1. Whenever possible, a unique confidential proceeding covering the witness and the persons mentioned in section 21 shall be organised for each special programme of protection.

2. With a view to the establishment and enforcement of the programme the Commission shall be given the most effective and prompt cooperation by all public entites.

3. The enforcement of the programme is subject to the beneficiary's agreement, who shall sign the declaration agreeing thereto and shall commit to respect the programme.

4. The special programme of protection can be modified whenever necessary. It shall be compulsively reviewed from time to time as specified therein.


Section 25

Impeachments

The personal intervention in a specific criminal proceeding constitutes an impeachment to become a member of the Commission for Special Programmes of Security in the field of the definition and the enforcement of the programme issued by virtue of such a proceeding.

CHAPTER V

Specially vulnerable witnesses

Section 26

Specially vulnerable witnesses

1. Where a specially vulnerable witness is to take part in a specific procedural act, the relevant judicial authority shall make all efforts to ensure that, notwithstanding other measures laid down in this Act, such procedural act be held in the better conditions possible in order to seek the spontaneity and the sincerety of the answers.

2. The witness's special vulnerability may be caused by his being too young or too old, because of his health condition or by the fact that he has to make a testimony or a statement against a person of his own family, or against a restricted social group to which he belongs in a condition of subordination or dependance.


Section 27

Accompaigning the specially vulnerable witnesses

1. When realising the witness's special vulbnerability the judicial authority shall appoint a social welfare officer or any other person specially prepared to accompaign the witness, and, if necessary, it shall designate an expert to give the witness the psychological support he needs.
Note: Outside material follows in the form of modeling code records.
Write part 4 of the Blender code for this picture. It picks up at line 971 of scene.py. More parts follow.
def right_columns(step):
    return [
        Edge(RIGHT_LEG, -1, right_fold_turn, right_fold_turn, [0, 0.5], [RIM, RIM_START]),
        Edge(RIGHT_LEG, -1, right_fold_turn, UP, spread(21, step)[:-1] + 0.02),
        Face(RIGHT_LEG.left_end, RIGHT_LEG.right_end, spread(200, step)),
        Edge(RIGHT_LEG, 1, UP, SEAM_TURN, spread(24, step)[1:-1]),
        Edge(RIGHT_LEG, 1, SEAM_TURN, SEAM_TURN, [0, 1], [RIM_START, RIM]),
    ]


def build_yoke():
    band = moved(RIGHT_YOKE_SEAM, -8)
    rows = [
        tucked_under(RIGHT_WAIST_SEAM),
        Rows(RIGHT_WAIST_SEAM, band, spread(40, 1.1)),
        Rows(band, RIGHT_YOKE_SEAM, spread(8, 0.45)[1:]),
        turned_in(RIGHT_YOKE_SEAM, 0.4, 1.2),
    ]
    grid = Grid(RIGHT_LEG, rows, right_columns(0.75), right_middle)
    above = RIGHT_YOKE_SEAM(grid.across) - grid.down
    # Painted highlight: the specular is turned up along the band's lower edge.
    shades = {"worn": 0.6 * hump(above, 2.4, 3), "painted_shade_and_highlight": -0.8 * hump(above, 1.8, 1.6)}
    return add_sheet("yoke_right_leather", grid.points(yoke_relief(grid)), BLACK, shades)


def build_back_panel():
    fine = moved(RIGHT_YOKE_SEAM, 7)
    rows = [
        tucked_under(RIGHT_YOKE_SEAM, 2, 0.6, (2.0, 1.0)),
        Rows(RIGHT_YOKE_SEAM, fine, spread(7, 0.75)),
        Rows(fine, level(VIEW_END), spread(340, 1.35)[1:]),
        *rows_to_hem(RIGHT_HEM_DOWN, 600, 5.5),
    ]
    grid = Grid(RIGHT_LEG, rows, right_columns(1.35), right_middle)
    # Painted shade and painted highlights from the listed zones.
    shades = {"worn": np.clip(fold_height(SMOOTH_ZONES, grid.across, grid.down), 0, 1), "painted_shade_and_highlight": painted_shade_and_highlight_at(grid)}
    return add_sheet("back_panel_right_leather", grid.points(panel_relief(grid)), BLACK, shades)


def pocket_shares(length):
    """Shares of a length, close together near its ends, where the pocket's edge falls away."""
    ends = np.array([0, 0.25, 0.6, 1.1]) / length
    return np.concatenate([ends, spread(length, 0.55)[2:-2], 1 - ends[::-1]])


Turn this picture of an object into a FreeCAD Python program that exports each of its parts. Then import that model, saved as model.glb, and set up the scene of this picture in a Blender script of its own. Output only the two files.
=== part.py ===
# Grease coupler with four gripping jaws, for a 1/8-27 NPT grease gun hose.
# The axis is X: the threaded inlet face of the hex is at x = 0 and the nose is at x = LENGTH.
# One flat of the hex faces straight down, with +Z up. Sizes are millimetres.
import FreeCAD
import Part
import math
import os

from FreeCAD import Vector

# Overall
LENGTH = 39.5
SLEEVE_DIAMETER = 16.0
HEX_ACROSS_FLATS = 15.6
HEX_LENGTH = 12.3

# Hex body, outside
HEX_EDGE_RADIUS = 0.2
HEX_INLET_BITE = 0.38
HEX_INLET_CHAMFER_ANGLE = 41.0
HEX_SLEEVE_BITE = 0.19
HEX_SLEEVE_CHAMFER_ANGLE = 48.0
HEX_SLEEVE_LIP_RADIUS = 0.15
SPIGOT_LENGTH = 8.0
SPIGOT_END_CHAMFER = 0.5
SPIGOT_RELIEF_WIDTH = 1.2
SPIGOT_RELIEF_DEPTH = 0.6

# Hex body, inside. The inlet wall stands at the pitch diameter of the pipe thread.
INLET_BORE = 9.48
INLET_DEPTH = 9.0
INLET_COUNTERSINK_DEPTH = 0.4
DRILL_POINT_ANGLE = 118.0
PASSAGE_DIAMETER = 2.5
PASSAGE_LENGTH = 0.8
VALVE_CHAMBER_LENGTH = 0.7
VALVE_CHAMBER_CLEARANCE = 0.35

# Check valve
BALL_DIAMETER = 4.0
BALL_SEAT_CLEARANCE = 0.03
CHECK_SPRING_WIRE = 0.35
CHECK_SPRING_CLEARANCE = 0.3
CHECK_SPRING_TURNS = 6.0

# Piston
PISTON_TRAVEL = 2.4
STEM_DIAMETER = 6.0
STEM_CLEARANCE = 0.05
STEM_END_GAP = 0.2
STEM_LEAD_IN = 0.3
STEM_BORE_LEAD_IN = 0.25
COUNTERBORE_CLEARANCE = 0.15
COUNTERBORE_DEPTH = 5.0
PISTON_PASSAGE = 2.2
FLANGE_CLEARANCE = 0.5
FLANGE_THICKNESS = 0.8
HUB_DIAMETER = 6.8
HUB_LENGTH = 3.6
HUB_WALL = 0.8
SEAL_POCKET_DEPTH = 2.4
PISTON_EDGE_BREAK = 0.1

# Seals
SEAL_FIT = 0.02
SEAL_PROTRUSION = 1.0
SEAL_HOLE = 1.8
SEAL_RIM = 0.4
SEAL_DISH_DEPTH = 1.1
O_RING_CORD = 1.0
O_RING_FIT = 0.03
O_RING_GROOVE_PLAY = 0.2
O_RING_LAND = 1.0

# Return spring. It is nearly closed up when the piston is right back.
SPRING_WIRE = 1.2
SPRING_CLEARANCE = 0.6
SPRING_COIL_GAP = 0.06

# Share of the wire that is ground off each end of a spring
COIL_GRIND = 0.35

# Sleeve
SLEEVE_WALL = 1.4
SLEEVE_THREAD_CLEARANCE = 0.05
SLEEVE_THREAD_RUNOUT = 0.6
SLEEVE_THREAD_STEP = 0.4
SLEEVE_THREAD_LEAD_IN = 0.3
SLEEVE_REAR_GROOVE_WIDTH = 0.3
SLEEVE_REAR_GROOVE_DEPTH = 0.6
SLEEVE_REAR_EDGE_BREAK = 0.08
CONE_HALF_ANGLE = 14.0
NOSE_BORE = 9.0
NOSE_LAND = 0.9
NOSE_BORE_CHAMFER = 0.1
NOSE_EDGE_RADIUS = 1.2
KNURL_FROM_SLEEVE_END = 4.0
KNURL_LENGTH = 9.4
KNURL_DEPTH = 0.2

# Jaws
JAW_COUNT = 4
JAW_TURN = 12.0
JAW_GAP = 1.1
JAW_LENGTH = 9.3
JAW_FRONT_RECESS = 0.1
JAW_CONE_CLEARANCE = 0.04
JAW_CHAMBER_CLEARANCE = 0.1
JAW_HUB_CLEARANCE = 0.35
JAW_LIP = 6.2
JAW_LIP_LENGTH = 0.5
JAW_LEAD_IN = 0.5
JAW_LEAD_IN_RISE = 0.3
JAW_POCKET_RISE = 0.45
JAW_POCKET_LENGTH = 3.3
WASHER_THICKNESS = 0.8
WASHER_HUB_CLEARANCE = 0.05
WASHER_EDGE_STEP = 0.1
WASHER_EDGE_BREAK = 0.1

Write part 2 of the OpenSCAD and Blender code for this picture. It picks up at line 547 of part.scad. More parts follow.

2. The judicial authority presiding to the procedural act may authorise the social welfare officer or any other accompaigning person to stand by the witness during the said procedural act.

Section 28

Intervention in the enquiry

1. During the phase of enquiry the testimony or the statement of a specially vulnerable witness shall be made immediately after the commission of the concerned criminal offence.

2. Whenever possible, a new hearing of the specially vulnerable witness during the phase of enquiry shall be avoided. The registry can also be required pursuant to article 271 of the Criminal Procedure Code.

Section 29

Intervention in the phases subsequent to the enquiry

The judge presiding to any procedural act, either public or under cross-examination, with a view to obtain free, spontaneous and true answers may?

a) Direct the different acts so that the specially vulnerable witness has never to encounter certain intervenients in the same act, namely the defendant;

b) Take the witness's testimony or statement using means of concealment or teleconference, namely at a different location inside the court house, in which case the provisions of article 4 and 5 shall apply after duly adapted;

c) Take the witness's testimony or statement. The associate judges, the jurors, the Public Prosecutor and the counsel for the defence, as well as the representatives for the private prosecution and for the parties claiming damages are only allowed to demand to the presiding judge the making of additional questions.

Section 30

Preliminary visit

Whenever deemed useful, the judge presiding to a procedural act, either public or under cross-examination, may notify the accompaigning person to appear before him together with the specially vulnerable witness for the sole purposes of presenting one another and allowing the witness to see the room where the act shall take place.

Section 31

Temporary separation

1. In any phase of the proceedings the specially vulnerable witness may temporarily be separated from his family or from the restricted social group to which he belongs.

2. The temporary separation is decided by the judge upon the request of the Public Prosecutor.

3. Before taking a decision thereupon, the judge carries out the necessary procedural acts by summoning the specially vulnerable witness, the accompaiging person and other persons whose statement or testimony the judge deems necessary, namely the social welfare officer.

4. Whenever deemed necessary, the judge requires the support and the supervision of the Social Welfare Institute.

CHAPTER VI

Ruling orders and their enforcement

Article 32

Ruling orders

1. The Government shall take the organisative and technical measures necessary to the correct enforcement of this Act . Furthermore it shall ensure the availability of the infrastructures and other technological means needed thereto.

2. The measures mentioned in the previous paragraph may be required and adopted from the date, and under the conditions, laid down in the legislation which shall rule this Act.


Section 33

Entry into force

This Act shall enter into force on the 60th day following its publication.